Data segment:
• • • •

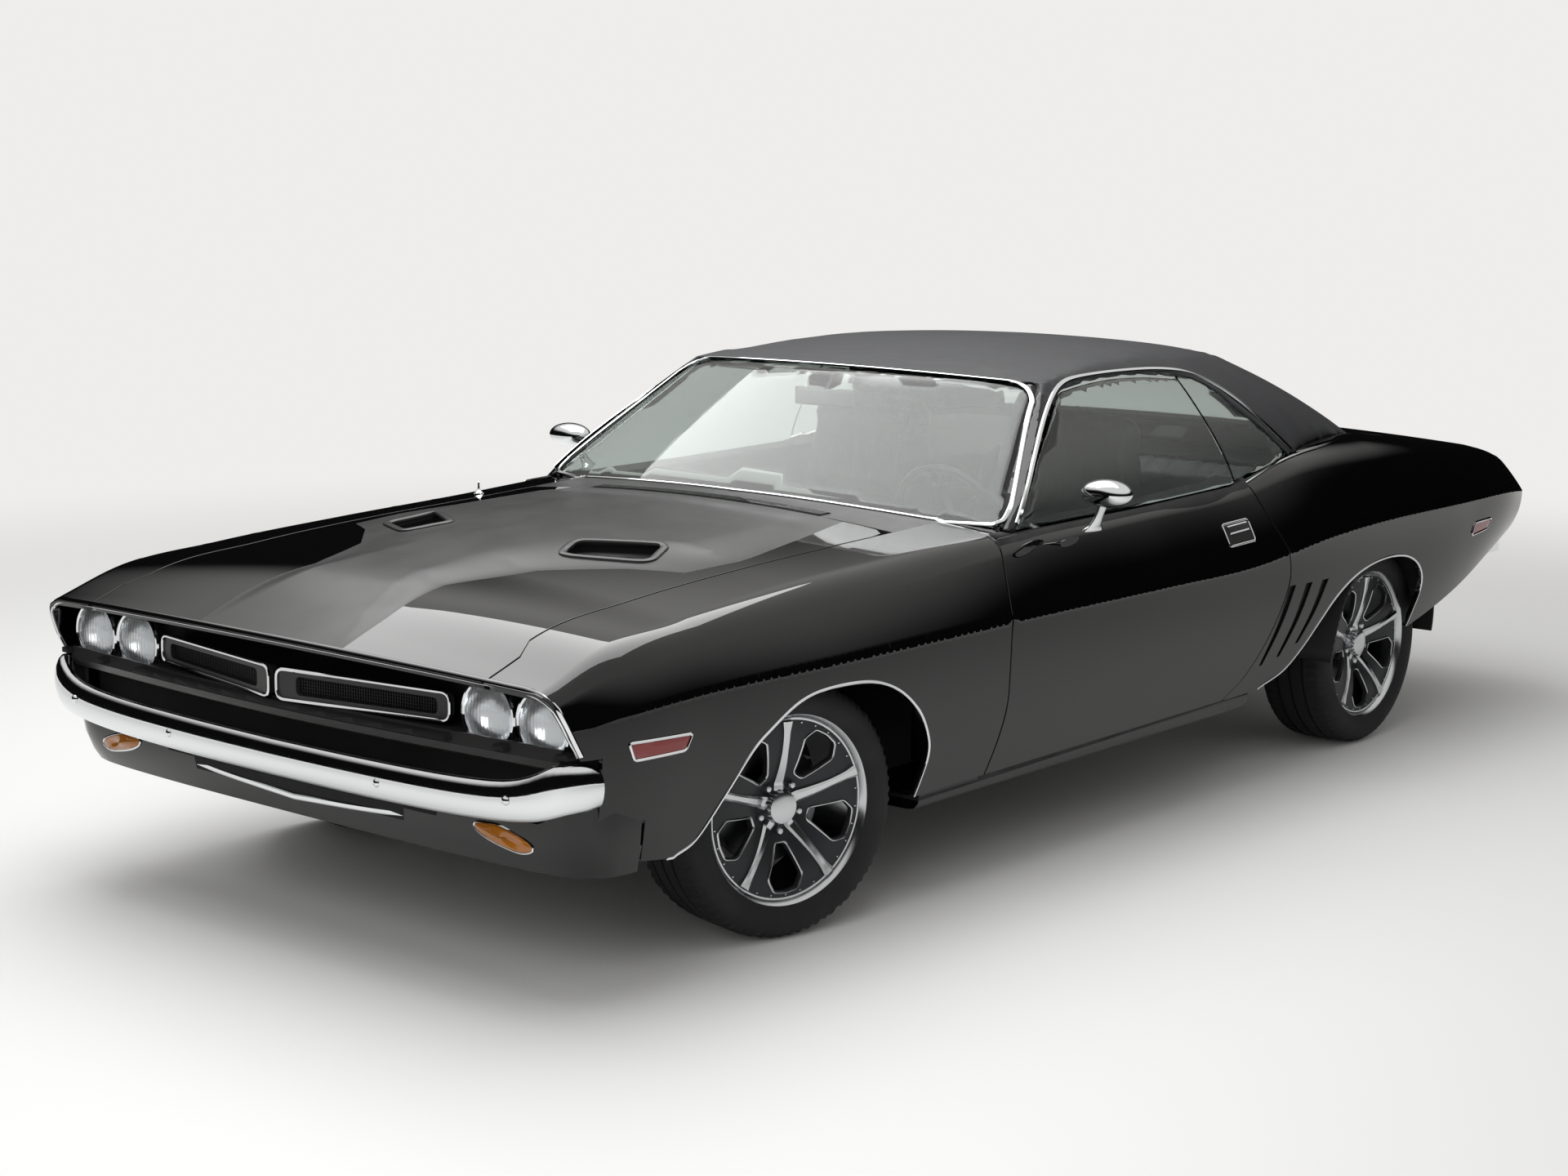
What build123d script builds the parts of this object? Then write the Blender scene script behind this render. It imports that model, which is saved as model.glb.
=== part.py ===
from build123d import *
import math
import os

# Two-door hardtop coupe with a long hood, a short deck and a vinyl-covered roof.
# Millimetres. In this script x runs to the car's left, y rearward from the front axle, z up from
# the ground. The export moves the origin to the ground under the middle of the car's length.

# Driving sizes of the whole car
WHEELBASE = 2794.0
HALF_WIDTH = 965.0
FRONT_REACH = 925.0
REAR_REACH = 1141.0
BELT_Z = 880.0
CREASE_Z = 690.0
SILL_Z = 290.0
ROOF_Z = 1297.0

# Sheet and panel thicknesses, shut lines and running clearances
SKIN = 16.0
DOOR_THICK = 110.0
LID_THICK = 20.0
ROOF_THICK = 26.0
GLASS_THICK = 6.0
FLOOR_THICK = 12.0
SHUT_GAP = 7.0
FIT_GAP = 0.3

# Wheels, tyres and steering
TYRE_R = 317.0
TYRE_WIDTH = 235.0
TYRE_TREAD = 196.0
TYRE_BULGE_R = 268.0
BEAD_R = 229.3
BEAD_HALF = 92.0
LIP_R = 243.0
LIP_THICK = 5.0
BARREL_THICK = 9.0
FRONT_WHEEL_X = 745.0
REAR_WHEEL_X = 768.0
KINGPIN_X = 690.0
STEER_PARKED = -13.05
SPOKES = 5
SPOKE_THICK = 20.0
SPOKE_FACE = 62.0
HUB_R = 72.0
HUB_FACE = 48.0
HUB_BACK = -12.0
SPINDLE_R = 30.0
DISC_R = 150.0
DISC_THICK = 24.0
LUG_CIRCLE_R = 57.0
LUG_R = 11.0
LUG_LENGTH = 16.0
CAP_R = 33.0
ARCH_CLEAR = 30.0

# Openings of the body in plan
HOOD_HALF_REAR = 648.0
HOOD_HALF_NOSE = 700.0
HOOD_REAR_Y = 588.0
HOOD_TAPER_Y = -700.0
LID_HALF = 690.0
LID_FRONT_Y = 3128.0
PILLAR_BACK_Y = 867.0
PILLAR_OUT_X = 855.0
DOOR_INNER_X = 748.0

# Engine, rails and bulkhead
ENGINE_LOW = 290.3
RAIL_IN = 350.0
WALL_Y = 640.0

# Floor
FLOOR_Z = 262.0
FLOOR_Y = 668.0
FLOOR_HALF = 689.7
REAR_WELL_IN = 612.0
WINDOW_FOOT = 16.0

# Sills
ROCKER_IN = 690.0
ROCKER_OUT = 908.0
ROCKER_STEP = 640.0

# Cabin and underbody fittings
DASH_HALF = 737.7
SEAT_HALF = 235.0
SEAT_X = 388.0
STEERING_HUB = (380.0, 1235.0, 820.0)
STEERING_R = 182.0
STEERING_RIM_R = 12.0
STEERING_TILT = 24.0
COLUMN_R = 26.0
COLUMN_LENGTH = 262.0
MIRROR_AT = (985.0, 1090.0, 980.0)
MIRROR_W = 150.0
MIRROR_H = 76.0
MIRROR_AHEAD = 36.0
MIRROR_BEHIND = 16.0
MIRROR_BEVEL = 24.0
EXHAUST_X = 235.0
EXHAUST_Z = 172.0
PIPE_R = 28.0

# Raised centre of the hood and its scoops
BULGE_HALF_NOSE = 150.0
BULGE_HALF_REAR = 400.0
BULGE_RISE = 16.0
SCOOP_X = 330.0
SCOOP_Y = -105.0
SCOOP_LENGTH = 250.0
SCOOP_WIDTH = 62.0
SCOOP_TURN = -38.0
SCOOP_DEPTH = 22.0

# Air slots sunk into the cowl and ahead of the rear wheels
LOUVRE_HALF = 404.0
LOUVRE_Y = (603.0, 647.0)
GILL_WIDTH = 18.0
SUNK_DEPTH = 6.0

# Nose and tail pieces
NOSE_TOP = 730.0
CAVITY_FLOOR = 590.0
BUMPER_HALF = 934.0
BUMPER_LOW = 440.0
BUMPER_TOP = 528.0
BUMPER_WRAP_TOP = 582.0
BUMPER_DEPTH = 26.0
VALANCE_LOW = 308.0
VALANCE_TOP = 428.0
LAMP_R = 76.0
BEZEL_R = 85.0
LAMP_Z = 645.0
LAMP_FACE_Y = -812.0
LAMP_DEPTH = 66.0
LENS_RISE = 16.0
LAMPS_X = (627.0, 798.0)
GRILLE_HALF = 545.0
GRILLE_LOW = 602.3
GRILLE_TOP = 728.0
GRILLE_SWEEP = 9.0
GRILLE_FINS = 9
TAIL_LAMP_HALF = 690.0
TAIL_LAMP_H = 104.0
TAIL_LAMP_Z = 716.0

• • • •

Given exercise:
Look for the word "script" in every line of the listing and copy the lines that have it.

Solution to the problem:
What build123d script builds the parts of this object? Then write the Blender scene script behind this render. It imports that model, which is saved as model.glb.
# Millimetres. In this script x runs to the car's left, y rearward from the front axle, z up from